§ Problem
In the records below, find the line with "if obj.type not" and the line with "point = shown.matrix_world"; return exactly those lines and every line between them.
## Begin Data provided
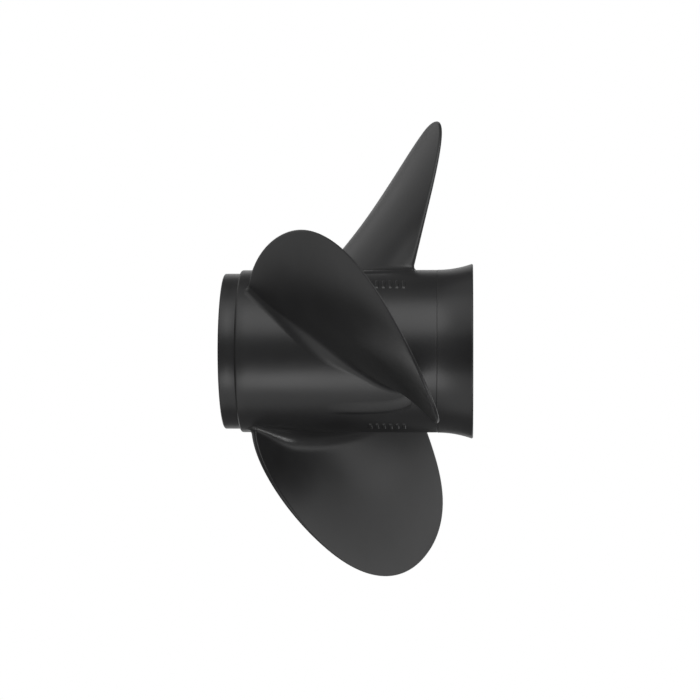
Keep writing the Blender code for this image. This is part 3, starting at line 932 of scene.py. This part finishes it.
## End Data provided
## Begin Data provided
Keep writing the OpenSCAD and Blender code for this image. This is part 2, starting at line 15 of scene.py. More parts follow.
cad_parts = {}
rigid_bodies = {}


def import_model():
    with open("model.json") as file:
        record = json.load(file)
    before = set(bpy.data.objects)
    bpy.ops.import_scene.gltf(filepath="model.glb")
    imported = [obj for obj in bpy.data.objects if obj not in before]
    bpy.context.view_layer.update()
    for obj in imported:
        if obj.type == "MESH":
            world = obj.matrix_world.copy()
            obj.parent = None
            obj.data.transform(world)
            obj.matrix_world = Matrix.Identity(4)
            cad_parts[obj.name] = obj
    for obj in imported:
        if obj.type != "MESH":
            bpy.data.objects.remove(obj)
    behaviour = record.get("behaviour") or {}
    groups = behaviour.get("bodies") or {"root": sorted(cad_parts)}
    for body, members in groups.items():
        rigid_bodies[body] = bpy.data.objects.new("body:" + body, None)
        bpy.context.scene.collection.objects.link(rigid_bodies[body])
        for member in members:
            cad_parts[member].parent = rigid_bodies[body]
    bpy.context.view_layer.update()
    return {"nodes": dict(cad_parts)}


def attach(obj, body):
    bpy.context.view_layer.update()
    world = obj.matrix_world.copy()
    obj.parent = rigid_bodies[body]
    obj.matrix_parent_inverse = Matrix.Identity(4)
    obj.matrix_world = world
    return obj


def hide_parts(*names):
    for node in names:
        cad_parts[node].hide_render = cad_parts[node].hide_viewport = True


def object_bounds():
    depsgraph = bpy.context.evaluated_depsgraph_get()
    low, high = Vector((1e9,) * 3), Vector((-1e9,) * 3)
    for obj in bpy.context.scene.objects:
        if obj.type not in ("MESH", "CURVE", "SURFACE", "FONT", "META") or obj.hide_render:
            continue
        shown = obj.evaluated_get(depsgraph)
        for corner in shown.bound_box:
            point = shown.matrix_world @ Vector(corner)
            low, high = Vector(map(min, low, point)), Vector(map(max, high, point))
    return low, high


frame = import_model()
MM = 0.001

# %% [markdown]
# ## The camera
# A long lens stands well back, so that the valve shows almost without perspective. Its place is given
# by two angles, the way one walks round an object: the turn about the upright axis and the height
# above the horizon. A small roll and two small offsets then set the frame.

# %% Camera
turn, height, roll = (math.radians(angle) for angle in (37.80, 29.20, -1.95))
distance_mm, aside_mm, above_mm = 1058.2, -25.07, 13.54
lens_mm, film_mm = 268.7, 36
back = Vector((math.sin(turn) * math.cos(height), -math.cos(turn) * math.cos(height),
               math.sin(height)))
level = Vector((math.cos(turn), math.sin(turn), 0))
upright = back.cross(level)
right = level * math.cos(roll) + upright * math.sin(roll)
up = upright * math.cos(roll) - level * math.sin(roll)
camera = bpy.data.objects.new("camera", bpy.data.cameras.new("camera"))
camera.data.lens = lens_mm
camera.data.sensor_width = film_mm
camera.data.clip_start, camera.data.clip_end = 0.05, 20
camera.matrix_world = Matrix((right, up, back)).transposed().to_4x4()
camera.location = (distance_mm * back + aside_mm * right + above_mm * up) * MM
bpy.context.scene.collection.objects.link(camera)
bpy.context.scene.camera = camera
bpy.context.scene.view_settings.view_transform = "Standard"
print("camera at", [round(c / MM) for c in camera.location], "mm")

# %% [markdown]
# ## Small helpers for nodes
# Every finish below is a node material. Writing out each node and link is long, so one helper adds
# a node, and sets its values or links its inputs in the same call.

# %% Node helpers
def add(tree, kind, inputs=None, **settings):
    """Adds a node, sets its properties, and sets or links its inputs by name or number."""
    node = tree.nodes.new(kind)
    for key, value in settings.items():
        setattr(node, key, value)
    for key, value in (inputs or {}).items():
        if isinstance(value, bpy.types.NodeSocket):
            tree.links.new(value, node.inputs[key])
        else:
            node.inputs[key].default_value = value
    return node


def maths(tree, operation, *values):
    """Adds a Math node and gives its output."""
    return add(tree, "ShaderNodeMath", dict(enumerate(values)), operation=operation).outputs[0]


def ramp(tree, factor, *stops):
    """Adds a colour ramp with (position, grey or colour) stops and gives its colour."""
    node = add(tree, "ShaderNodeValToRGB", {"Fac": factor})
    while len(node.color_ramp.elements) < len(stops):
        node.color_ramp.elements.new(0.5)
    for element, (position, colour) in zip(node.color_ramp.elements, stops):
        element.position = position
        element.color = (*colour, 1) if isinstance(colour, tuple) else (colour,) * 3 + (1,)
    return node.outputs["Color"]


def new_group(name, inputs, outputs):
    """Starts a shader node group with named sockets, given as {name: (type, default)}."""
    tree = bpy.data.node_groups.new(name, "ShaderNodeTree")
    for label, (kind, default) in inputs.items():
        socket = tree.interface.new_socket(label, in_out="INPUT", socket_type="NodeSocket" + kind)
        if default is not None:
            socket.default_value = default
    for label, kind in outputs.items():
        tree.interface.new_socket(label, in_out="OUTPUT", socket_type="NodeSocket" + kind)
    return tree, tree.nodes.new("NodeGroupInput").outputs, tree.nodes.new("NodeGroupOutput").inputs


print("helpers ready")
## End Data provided
§ Solution below
        if obj.type not in ("MESH", "CURVE", "SURFACE", "FONT", "META") or obj.hide_render:
            continue
        shown = obj.evaluated_get(depsgraph)
        for corner in shown.bound_box:
            point = shown.matrix_world @ Vector(corner)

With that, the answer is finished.